* Written exercise *
Go through each line of the records below and count those with the word "where"; give only the total.

################

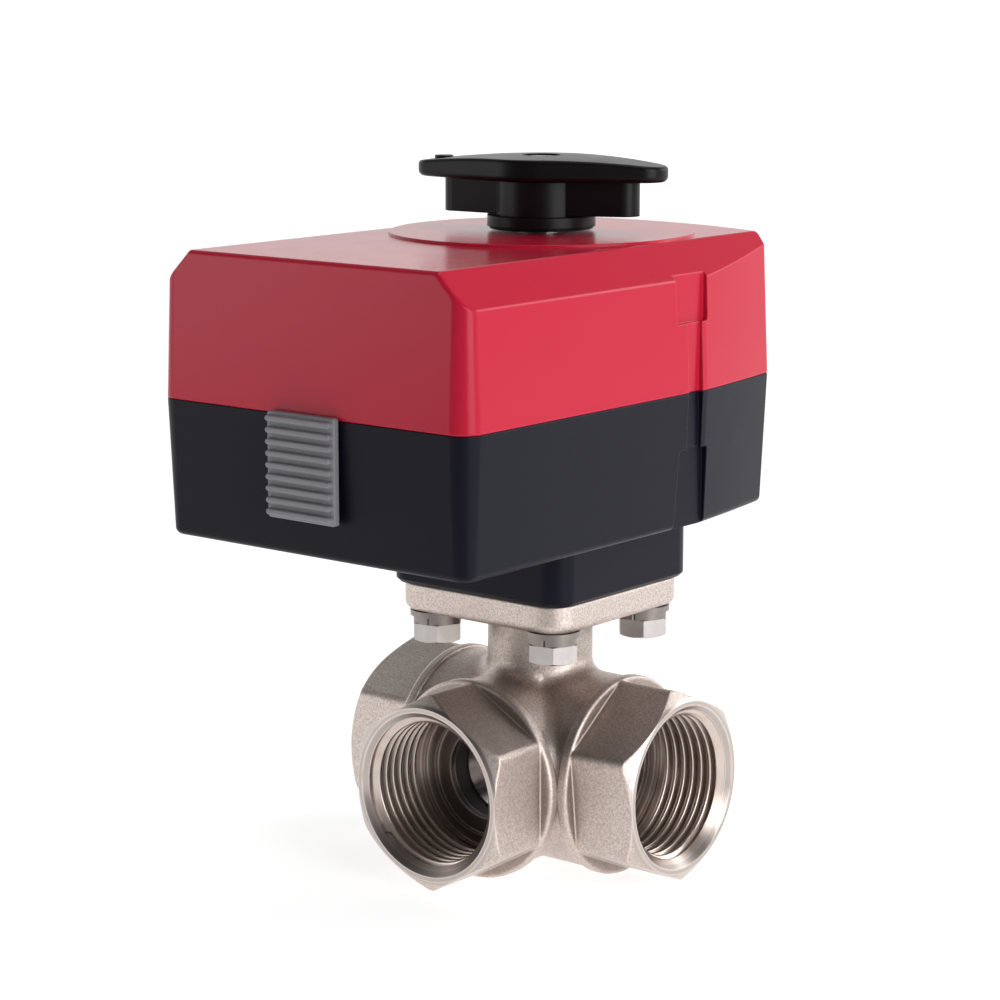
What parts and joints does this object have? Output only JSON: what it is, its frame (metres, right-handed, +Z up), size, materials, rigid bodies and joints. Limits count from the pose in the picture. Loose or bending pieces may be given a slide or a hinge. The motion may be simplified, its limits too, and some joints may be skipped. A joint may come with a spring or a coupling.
{
  "type": "motorised three-way zone valve",
  "caption": "Three-way threaded ball valve with a gear-motor actuator, clutch-release slide, manual position knob and cable gland.",
  "frame": {"origin": "where the stem axis crosses the axes of the three ports", "axes": "+Z up along the stem, -Y out of port A, +X out of port B, -X out of port C; the housing's curved end faces +Y"},
  "size_m": [0.065, 0.1067, 0.1226],
  "materials": {
    "nickel_plated_brass": "satin nickel plate over cast brass",
    "stem_steel": "turned",
    "chromed_ball": "polished chrome plate",
    "seat_ptfe": "smooth carbon-filled PTFE",
    "seal_rubber": "smooth black rubber",
    "fastener_steel": "bright stainless",
    "spring_steel": "drawn wire",
    "insert_brass": "turned brass",
    "black_plastic": "satin black moulded plastic",
    "red_plastic": "satin red moulded plastic",
    "knob_plastic": "semi-gloss black moulded plastic",
    "grey_plastic": "matt grey moulded plastic",
    "gland_nylon": "satin black nylon",
    "gear_acetal": "smooth natural acetal",
    "pinion_brass": "cut brass",
    "zinc_sheet": "zinc-plated sheet",
    "switch_plastic": "black phenolic",
    "plunger_plastic": "smooth red plastic",
    "board_laminate": "solder-masked laminate",
    "relay_plastic": "smooth blue plastic",
    "capacitor_plastic": "smooth yellow box",
    "terminal_plastic": "smooth green plastic"
  },
  "bodies": {
    "root": {"valve_body": "nickel_plated_brass", "port_connector_b": "nickel_plated_brass", "port_connector_c": "nickel_plated_brass", "gland_locknut": "nickel_plated_brass", "ball_seat_a": "seat_ptfe", "ball_seat_b": "seat_ptfe", "ball_seat_c": "seat_ptfe", "stem_washer": "seat_ptfe", "seat_oring_a": "seal_rubber", "seat_oring_b": "seal_rubber", "seat_oring_c": "seal_rubber", "connector_oring_b": "seal_rubber", "connector_oring_c": "seal_rubber", "cover_gasket": "seal_rubber", "shaft_seal": "seal_rubber", "gland_seal": "seal_rubber", "flange_bolts": "fastener_steel", "flat_washers": "fastener_steel", "spring_washers": "fastener_steel", "cover_screws": "fastener_steel", "plate_screws": "fastener_steel", "motor_screws": "fastener_steel", "switch_screws": "fastener_steel", "board_screws": "fastener_steel", "board_standoffs": "fastener_steel", "release_springs": "spring_steel", "threaded_inserts": "insert_brass", "lower_bush": "insert_brass", "upper_bush": "insert_brass", "actuator_base": "black_plastic", "top_cover": "red_plastic", "gland_body": "gland_nylon", "gland_nut": "gland_nylon", "gear_plate": "zinc_sheet", "motor_can": "zinc_sheet", "limit_switch_open": "switch_plastic", "limit_switch_close": "switch_plastic", "circuit_board": "board_laminate", "board_relay": "relay_plastic", "motor_capacitor": "capacitor_plastic", "terminal_block": "terminal_plastic", "idler_pin": "stem_steel"},
    "drive": {"ball": "chromed_ball", "stem": "stem_steel", "stem_orings": "seal_rubber", "output_shaft": "stem_steel", "output_gear": "gear_acetal", "open_cam": "gear_acetal", "close_cam": "gear_acetal", "manual_knob": "knob_plastic", "knob_screw": "fastener_steel"},
    "release": {"release_slider": "grey_plastic", "release_fork": "zinc_sheet"},
    "idler": {"idler_gear": "gear_acetal"},
    "motor_rotor": {"motor_shaft": "stem_steel", "motor_pinion": "pinion_brass"},
    "plunger_open": {"switch_plunger_open": "plunger_plastic"},
    "plunger_close": {"switch_plunger_close": "plunger_plastic"}
  },
  "joints": [
    {"name": "valve_turn", "type": "hinge", "parent": "root", "child": "drive", "pos_m": [0, 0, 0], "axis": [0, 0, 1], "range_deg": [-90, 0]},
    {"name": "clutch_release", "type": "slide", "parent": "root", "child": "release", "axis": [0, 0, 1], "range_m": [0, 0.0034], "stiffness_N_per_m": 150, "springref_m": -0.01, "deforming": ["release_springs"]},
    {"name": "idler_spin", "type": "hinge", "parent": "release", "child": "idler", "pos_m": [0, -0.026, 0], "axis": [0, 0, 1], "range_deg": [0, 300]},
    {"name": "motor_spin", "type": "hinge", "parent": "root", "child": "motor_rotor", "pos_m": [0, -0.0452, 0], "axis": [0, 0, 1], "range_deg": [-900, 0]},
    {"name": "open_switch_press", "type": "slide", "parent": "root", "child": "plunger_open", "axis": [1, 0, 0], "range_m": [0, 0.0006], "stiffness_N_per_m": 300, "springref_m": -0.0005},
    {"name": "close_switch_press", "type": "slide", "parent": "root", "child": "plunger_close", "axis": [1, 0, 0], "range_m": [0, 0.0006], "stiffness_N_per_m": 300, "springref_m": -0.0005}
  ],
  "couplings": [
    {"joint": "idler_spin", "follows": "valve_turn", "ratio": -3.3333},
    {"joint": "motor_spin", "follows": "valve_turn", "ratio": 10}
  ]
}
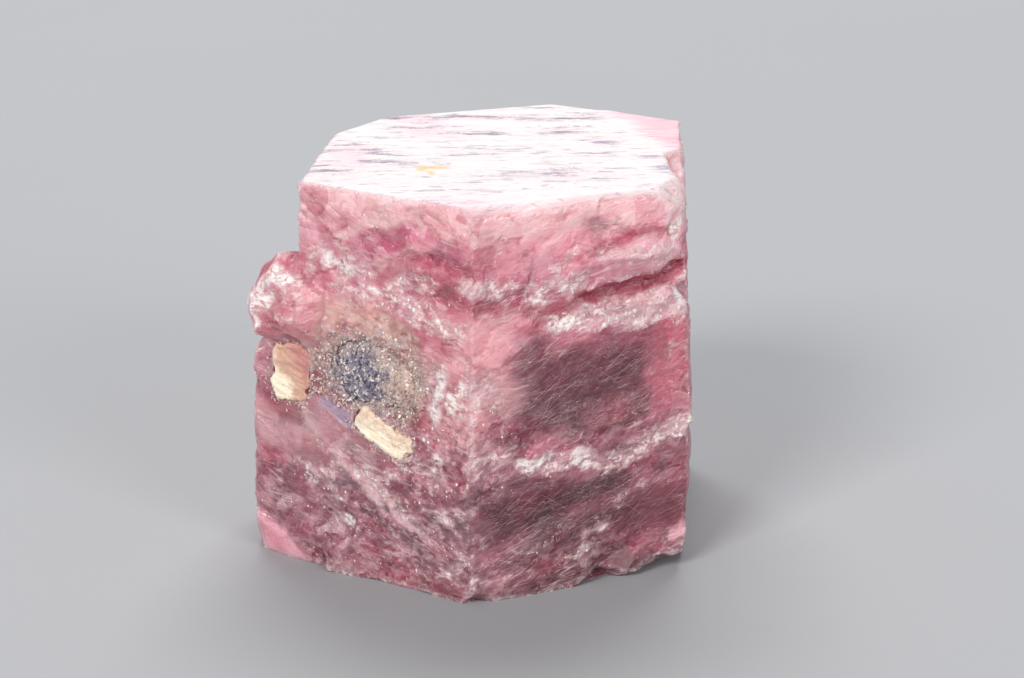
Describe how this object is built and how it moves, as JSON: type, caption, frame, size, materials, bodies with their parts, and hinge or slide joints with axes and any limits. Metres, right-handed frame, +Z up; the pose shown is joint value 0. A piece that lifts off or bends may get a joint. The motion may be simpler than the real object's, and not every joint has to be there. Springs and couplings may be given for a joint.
{
  "type": "raw ruby crystal",
  "caption": "Rough ruby crystal: a stubby six-sided prism with a flat top, broken sides, a grown-on nodule and host rock left in a hollow.",
  "frame": {"origin": "under the middle of the stone's box, on the plane it rests on", "axes": "+Z up along the prism, +Y from the front edge to the back, which is the stone's longest way, +X to the right when seen from the front edge"},
  "size_m": [0.0082, 0.0092, 0.0068],
  "materials": {
    "ruby": "translucent pink to dark mauve, glassy on fresh breaks and frosted white on worn ones, finely scratched",
    "mica": "grey, blue-black and cream grains that glint",
    "calcite": "cream, satin on its cleavage faces"
  },
  "bodies": {
    "root": {"ruby_crystal": "ruby", "mica_patch": "mica", "calcite_side": "calcite", "calcite_low": "calcite"}
  },
  "joints": []
}
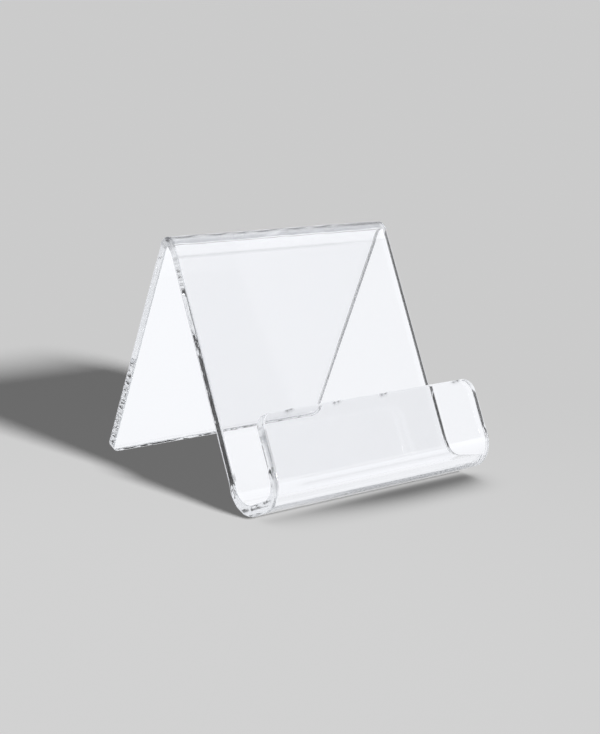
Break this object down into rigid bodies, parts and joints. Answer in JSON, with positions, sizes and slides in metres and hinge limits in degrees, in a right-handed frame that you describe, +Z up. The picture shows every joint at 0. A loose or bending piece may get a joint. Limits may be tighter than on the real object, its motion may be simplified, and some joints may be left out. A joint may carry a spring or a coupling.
{
  "type": "photo album stand",
  "caption": "Clear bent-acrylic easel: a sloping panel propped by a back leg, with a short ledge and an upturned lip in front that hold a small photo album.",
  "frame": {"origin": "on the ground, midway across the width and midway in depth between the toe bend's front and the back leg's foot", "axes": "+X to the right seen from the front, -Y towards the viewer the album faces, +Z up"},
  "size_m": [0.1, 0.1045, 0.0885],
  "materials": {
    "clear_acrylic": "polished"
  },
  "bodies": {
    "root": {"back_leg": "clear_acrylic", "ridge_bend": "clear_acrylic", "front_panel": "clear_acrylic", "heel_bend": "clear_acrylic", "ledge": "clear_acrylic", "toe_bend": "clear_acrylic", "front_lip": "clear_acrylic"}
  },
  "joints": []
}
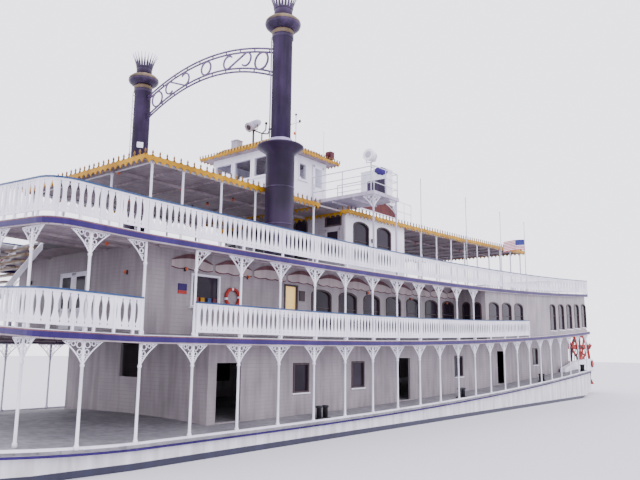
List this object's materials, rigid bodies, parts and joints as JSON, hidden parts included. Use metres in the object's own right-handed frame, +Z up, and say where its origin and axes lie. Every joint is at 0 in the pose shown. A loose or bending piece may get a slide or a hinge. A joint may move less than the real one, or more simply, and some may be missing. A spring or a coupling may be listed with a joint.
{
  "type": "sternwheel paddle boat, 1:2 scale model",
  "caption": "Three-deck sternwheel paddle boat at half size: promenade decks on bracketed columns, pilothouse with bridge wings, twin crowned stacks and a turning stern wheel.",
  "frame": {"origin": "under the middle of the overall length, on the flat of the bottom", "axes": "+X towards the bow, +Y to port, +Z up"},
  "size_m": [28.95, 6.1, 10.155],
  "materials": {
    "hull_white": "satin paint",
    "white_paint": "gloss paint",
    "deck_grey": "matt deck paint",
    "edge_blue": "gloss paint",
    "gold_paint": "satin paint",
    "stack_purple": "satin paint",
    "red_paint": "satin paint",
    "dark_steel": "painted casting",
    "varnished_wood": "varnished boards",
    "flag_cloth": "woven cloth"
  },
  "bodies": {
    "boat": {"bow_stair": "varnished_wood", "bridge": "white_paint", "cabinet": "white_paint", "capstan": "dark_steel", "deck_2": "deck_grey", "deck_3": "deck_grey", "flag": "flag_cloth", "flagstaff": "white_paint", "frame_2_bow": "edge_blue", "frame_2_port": "edge_blue", "frame_2_starboard": "edge_blue", "frame_3_bow": "edge_blue", "frame_3_port": "edge_blue", "frame_3_starboard": "edge_blue", "hull": "hull_white", "main_deck": "deck_grey", "main_house": "white_paint", "pilothouse": "white_paint", "pilothouse_roof": "gold_paint", "posts_aft_port": "white_paint", "posts_aft_starboard": "white_paint", "posts_forward": "white_paint", "rail_2_bow": "white_paint", "rail_2_port": "white_paint", "rail_2_starboard": "white_paint", "rail_3_bow": "white_paint", "rail_3_port": "white_paint", "rail_3_starboard": "white_paint", "rail_3_stern": "white_paint", "roof_aft": "gold_paint", "roof_forward": "gold_paint", "saloon_aft_port": "white_paint", "saloon_aft_starboard": "white_paint", "saloon_front": "white_paint", "saloon_port": "white_paint", "saloon_starboard": "white_paint", "saloon_stern": "white_paint", "sign_board": "red_paint", "stack_arch": "stack_purple", "stack_port": "stack_purple", "stack_starboard": "stack_purple", "texas_back": "white_paint", "texas_front": "white_paint", "texas_port": "white_paint", "texas_starboard": "white_paint", "wheel_beam_port": "white_paint", "wheel_beam_starboard": "white_paint", "wheel_engine": "dark_steel", "wing_rail_port": "white_paint", "wing_rail_starboard": "white_paint"},
    "wheel": {"paddle_wheel": "red_paint"},
    "rudder_port": {"rudder_port": "dark_steel"},
    "rudder_starboard": {"rudder_starboard": "dark_steel"},
    "saloon_door_port": {"saloon_door_port": "varnished_wood"},
    "saloon_door_starboard": {"saloon_door_starboard": "varnished_wood"},
    "texas_door_port": {"texas_door_port": "varnished_wood"},
    "texas_door_starboard": {"texas_door_starboard": "varnished_wood"},
    "pilothouse_door_port": {"pilothouse_door_port": "varnished_wood"},
    "pilothouse_door_starboard": {"pilothouse_door_starboard": "varnished_wood"}
  },
  "joints": [
    {"name": "wheel_turn", "type": "hinge", "parent": "boat", "child": "wheel", "pos_m": [-12.775, 0, 2.2], "axis": [0, 1, 0], "continuous": true},
    {"name": "rudder_port_turn", "type": "hinge", "parent": "boat", "child": "rudder_port", "pos_m": [-9.65, 1.3, 0.5], "axis": [0, 0, 1], "range_deg": [-35, 35]},
    {"name": "rudder_starboard_turn", "type": "hinge", "parent": "boat", "child": "rudder_starboard", "pos_m": [-9.65, -1.3, 0.5], "axis": [0, 0, 1], "range_deg": [-35, 35]},
    {"name": "saloon_door_port_hinge", "type": "hinge", "parent": "boat", "child": "saloon_door_port", "pos_m": [9.782, 0.47, 2.975], "axis": [0, 0, 1], "range_deg": [0, 90]},
    {"name": "saloon_door_starboard_hinge", "type": "hinge", "parent": "boat", "child": "saloon_door_starboard", "pos_m": [9.782, -0.47, 2.975], "axis": [0, 0, -1], "range_deg": [0, 90]},
    {"name": "texas_door_port_hinge", "type": "hinge", "parent": "boat", "child": "texas_door_port", "pos_m": [4.232, 1.465, 4.465], "axis": [0, 0, -1], "range_deg": [0, 90]},
    {"name": "texas_door_starboard_hinge", "type": "hinge", "parent": "boat", "child": "texas_door_starboard", "pos_m": [4.232, -1.465, 4.465], "axis": [0, 0, 1], "range_deg": [0, 90]},
    {"name": "pilothouse_door_port_hinge", "type": "hinge", "parent": "boat", "child": "pilothouse_door_port", "pos_m": [3.805, 1.057, 6.205], "axis": [0, 0, 1], "range_deg": [0, 90]},
    {"name": "pilothouse_door_starboard_hinge", "type": "hinge", "parent": "boat", "child": "pilothouse_door_starboard", "pos_m": [3.805, -1.057, 6.205], "axis": [0, 0, -1], "range_deg": [0, 90]}
  ]
}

################

* Complete answer *
2